Task: Output the lines below exactly, please, from the first line until the line with "MENISCUS_WIDTH = 1.2", counting both.

○ ○ ○ ○ ○ ○ ○

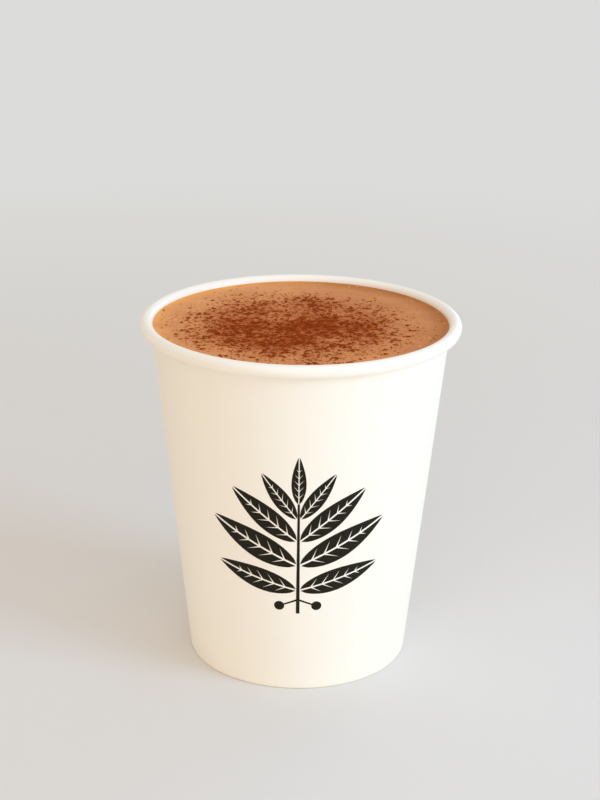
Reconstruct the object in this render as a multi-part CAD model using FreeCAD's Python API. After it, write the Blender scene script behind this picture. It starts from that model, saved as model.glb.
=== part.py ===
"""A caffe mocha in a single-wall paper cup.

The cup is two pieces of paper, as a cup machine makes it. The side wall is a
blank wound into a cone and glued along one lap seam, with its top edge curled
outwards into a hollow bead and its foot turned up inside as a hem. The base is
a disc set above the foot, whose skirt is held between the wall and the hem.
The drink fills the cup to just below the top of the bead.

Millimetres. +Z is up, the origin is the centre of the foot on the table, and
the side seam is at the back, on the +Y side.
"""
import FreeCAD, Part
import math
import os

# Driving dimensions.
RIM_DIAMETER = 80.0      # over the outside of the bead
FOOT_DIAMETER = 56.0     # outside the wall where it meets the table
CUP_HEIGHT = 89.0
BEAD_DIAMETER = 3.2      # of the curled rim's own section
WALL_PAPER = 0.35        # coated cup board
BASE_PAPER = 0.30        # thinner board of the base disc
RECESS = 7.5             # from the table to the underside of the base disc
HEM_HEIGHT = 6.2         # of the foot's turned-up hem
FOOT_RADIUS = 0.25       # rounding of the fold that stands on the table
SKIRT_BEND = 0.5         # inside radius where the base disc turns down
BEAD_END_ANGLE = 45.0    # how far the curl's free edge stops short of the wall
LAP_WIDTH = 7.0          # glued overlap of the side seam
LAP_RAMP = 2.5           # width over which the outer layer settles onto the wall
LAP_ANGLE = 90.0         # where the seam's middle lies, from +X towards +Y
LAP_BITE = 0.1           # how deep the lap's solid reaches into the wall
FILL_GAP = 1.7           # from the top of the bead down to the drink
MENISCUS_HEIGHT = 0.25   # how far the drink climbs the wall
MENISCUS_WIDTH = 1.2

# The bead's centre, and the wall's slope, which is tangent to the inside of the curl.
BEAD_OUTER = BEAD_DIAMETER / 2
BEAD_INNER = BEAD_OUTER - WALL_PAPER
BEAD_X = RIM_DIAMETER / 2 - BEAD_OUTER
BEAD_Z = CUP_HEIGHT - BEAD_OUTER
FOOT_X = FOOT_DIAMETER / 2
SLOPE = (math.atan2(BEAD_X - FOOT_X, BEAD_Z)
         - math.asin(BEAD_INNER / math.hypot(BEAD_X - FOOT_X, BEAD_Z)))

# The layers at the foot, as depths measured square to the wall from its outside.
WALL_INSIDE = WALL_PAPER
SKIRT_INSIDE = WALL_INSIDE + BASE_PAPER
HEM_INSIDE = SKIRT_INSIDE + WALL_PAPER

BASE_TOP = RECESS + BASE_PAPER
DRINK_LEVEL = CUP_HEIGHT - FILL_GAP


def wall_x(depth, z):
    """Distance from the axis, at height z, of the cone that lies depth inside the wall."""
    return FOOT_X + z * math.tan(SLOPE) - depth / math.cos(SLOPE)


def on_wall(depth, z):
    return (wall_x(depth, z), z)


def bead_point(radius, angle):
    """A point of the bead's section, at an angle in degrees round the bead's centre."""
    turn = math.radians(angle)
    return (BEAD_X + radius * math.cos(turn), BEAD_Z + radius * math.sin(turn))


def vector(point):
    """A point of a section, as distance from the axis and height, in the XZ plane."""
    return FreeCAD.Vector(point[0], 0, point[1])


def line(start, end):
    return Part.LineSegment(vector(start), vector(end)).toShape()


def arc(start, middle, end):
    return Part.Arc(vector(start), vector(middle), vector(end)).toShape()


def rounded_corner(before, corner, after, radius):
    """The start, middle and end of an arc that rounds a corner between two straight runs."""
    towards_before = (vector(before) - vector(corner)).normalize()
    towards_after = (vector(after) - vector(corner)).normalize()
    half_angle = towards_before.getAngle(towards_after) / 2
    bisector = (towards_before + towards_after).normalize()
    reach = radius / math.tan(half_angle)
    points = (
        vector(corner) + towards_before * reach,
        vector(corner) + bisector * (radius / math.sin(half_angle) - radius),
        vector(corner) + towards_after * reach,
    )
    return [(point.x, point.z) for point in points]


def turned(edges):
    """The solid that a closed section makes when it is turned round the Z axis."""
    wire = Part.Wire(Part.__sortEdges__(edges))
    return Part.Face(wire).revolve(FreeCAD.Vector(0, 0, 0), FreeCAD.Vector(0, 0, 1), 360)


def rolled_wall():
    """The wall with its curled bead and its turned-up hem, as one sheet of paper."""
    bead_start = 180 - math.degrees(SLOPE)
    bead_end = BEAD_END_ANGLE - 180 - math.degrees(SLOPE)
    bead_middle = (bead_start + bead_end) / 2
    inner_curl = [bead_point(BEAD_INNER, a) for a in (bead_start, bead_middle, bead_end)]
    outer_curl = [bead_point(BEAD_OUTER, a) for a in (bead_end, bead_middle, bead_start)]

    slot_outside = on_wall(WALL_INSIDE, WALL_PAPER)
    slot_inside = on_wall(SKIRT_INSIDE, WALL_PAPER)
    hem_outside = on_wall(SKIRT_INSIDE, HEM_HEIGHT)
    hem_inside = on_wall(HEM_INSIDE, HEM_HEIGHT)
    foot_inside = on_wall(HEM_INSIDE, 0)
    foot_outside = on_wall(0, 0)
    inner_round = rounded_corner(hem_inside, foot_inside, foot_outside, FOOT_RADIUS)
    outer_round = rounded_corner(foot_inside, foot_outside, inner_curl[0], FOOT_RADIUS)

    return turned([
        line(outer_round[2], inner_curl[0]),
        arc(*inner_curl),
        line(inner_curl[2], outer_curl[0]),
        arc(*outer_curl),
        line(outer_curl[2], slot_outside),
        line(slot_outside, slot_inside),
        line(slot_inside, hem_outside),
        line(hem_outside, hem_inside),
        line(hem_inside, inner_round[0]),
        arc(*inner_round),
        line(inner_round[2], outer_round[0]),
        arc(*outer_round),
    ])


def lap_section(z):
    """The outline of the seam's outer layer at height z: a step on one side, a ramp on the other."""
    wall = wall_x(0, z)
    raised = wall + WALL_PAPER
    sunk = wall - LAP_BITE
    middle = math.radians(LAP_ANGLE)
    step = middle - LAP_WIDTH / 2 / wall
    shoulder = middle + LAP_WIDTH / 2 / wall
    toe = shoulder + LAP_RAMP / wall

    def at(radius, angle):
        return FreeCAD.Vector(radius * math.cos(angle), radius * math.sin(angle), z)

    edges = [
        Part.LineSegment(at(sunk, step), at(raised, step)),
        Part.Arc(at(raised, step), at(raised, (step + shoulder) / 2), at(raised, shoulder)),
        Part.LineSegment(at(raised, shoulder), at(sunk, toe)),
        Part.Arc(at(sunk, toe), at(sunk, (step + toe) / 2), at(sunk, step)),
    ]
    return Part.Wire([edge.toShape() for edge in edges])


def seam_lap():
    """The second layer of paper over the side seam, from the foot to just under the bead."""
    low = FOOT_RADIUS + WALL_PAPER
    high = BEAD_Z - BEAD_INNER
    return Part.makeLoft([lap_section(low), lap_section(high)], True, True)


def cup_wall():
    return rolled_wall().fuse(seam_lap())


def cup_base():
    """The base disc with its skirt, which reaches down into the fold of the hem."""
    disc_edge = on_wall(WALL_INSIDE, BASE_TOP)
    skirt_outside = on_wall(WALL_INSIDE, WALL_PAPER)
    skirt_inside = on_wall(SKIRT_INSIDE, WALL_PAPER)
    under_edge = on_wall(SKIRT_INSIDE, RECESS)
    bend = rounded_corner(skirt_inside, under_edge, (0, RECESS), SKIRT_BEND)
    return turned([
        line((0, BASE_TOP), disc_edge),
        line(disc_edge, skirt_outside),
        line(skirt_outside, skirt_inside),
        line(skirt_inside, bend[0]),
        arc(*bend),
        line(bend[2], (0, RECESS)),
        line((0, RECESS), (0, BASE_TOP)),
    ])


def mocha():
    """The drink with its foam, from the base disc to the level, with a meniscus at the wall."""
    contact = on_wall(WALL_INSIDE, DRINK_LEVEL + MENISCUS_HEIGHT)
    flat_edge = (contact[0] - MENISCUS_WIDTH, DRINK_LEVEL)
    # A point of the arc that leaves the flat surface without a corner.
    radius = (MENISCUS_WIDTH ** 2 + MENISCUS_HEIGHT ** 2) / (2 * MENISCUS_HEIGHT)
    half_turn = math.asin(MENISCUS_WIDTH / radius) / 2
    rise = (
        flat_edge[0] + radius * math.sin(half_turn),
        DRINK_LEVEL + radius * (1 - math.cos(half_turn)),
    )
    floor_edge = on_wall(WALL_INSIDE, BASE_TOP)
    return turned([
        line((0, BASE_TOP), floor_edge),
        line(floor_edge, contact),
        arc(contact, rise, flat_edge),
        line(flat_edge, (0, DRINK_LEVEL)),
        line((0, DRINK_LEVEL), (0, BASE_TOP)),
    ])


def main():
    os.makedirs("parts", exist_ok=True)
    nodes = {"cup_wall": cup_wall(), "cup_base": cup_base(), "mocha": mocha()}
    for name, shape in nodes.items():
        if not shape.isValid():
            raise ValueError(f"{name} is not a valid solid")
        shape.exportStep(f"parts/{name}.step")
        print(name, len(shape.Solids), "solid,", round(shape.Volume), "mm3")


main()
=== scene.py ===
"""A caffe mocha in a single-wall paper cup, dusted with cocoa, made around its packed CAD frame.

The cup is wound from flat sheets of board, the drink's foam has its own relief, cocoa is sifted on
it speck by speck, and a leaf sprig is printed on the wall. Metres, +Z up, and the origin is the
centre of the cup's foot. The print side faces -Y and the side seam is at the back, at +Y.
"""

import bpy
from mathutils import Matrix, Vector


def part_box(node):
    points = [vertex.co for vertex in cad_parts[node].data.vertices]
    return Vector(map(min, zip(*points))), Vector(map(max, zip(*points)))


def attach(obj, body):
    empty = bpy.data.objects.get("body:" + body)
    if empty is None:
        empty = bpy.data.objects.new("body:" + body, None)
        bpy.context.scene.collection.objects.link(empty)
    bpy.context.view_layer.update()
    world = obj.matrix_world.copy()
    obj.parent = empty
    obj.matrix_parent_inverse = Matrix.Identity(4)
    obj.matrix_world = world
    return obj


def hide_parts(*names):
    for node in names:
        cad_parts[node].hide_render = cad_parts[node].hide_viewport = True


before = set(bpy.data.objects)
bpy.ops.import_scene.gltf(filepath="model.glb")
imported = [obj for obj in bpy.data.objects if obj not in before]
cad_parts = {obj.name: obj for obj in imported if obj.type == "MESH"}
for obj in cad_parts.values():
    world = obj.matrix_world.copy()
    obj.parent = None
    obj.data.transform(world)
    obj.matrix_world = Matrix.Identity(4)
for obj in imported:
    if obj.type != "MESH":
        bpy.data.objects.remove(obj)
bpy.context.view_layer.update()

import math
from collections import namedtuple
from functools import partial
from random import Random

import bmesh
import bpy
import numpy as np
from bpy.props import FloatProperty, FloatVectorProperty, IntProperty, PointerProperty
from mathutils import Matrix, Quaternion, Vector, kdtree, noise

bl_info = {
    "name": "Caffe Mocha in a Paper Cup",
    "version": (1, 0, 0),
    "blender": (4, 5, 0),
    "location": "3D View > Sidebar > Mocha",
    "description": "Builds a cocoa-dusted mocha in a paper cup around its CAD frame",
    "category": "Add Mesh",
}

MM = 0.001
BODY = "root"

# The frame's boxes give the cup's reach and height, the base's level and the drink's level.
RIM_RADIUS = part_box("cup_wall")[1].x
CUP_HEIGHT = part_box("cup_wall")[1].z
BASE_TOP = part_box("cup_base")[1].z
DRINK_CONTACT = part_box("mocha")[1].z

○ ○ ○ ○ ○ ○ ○

Written response:
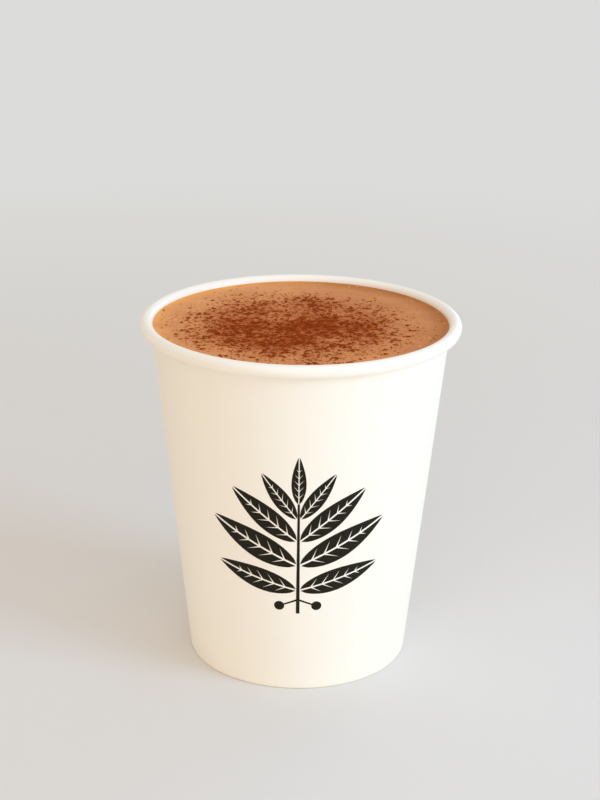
Reconstruct the object in this render as a multi-part CAD model using FreeCAD's Python API. After it, write the Blender scene script behind this picture. It starts from that model, saved as model.glb.
=== part.py ===
"""A caffe mocha in a single-wall paper cup.

The cup is two pieces of paper, as a cup machine makes it. The side wall is a
blank wound into a cone and glued along one lap seam, with its top edge curled
outwards into a hollow bead and its foot turned up inside as a hem. The base is
a disc set above the foot, whose skirt is held between the wall and the hem.
The drink fills the cup to just below the top of the bead.

Millimetres. +Z is up, the origin is the centre of the foot on the table, and
the side seam is at the back, on the +Y side.
"""
import FreeCAD, Part
import math
import os

# Driving dimensions.
RIM_DIAMETER = 80.0      # over the outside of the bead
FOOT_DIAMETER = 56.0     # outside the wall where it meets the table
CUP_HEIGHT = 89.0
BEAD_DIAMETER = 3.2      # of the curled rim's own section
WALL_PAPER = 0.35        # coated cup board
BASE_PAPER = 0.30        # thinner board of the base disc
RECESS = 7.5             # from the table to the underside of the base disc
HEM_HEIGHT = 6.2         # of the foot's turned-up hem
FOOT_RADIUS = 0.25       # rounding of the fold that stands on the table
SKIRT_BEND = 0.5         # inside radius where the base disc turns down
BEAD_END_ANGLE = 45.0    # how far the curl's free edge stops short of the wall
LAP_WIDTH = 7.0          # glued overlap of the side seam
LAP_RAMP = 2.5           # width over which the outer layer settles onto the wall
LAP_ANGLE = 90.0         # where the seam's middle lies, from +X towards +Y
LAP_BITE = 0.1           # how deep the lap's solid reaches into the wall
FILL_GAP = 1.7           # from the top of the bead down to the drink
MENISCUS_HEIGHT = 0.25   # how far the drink climbs the wall
MENISCUS_WIDTH = 1.2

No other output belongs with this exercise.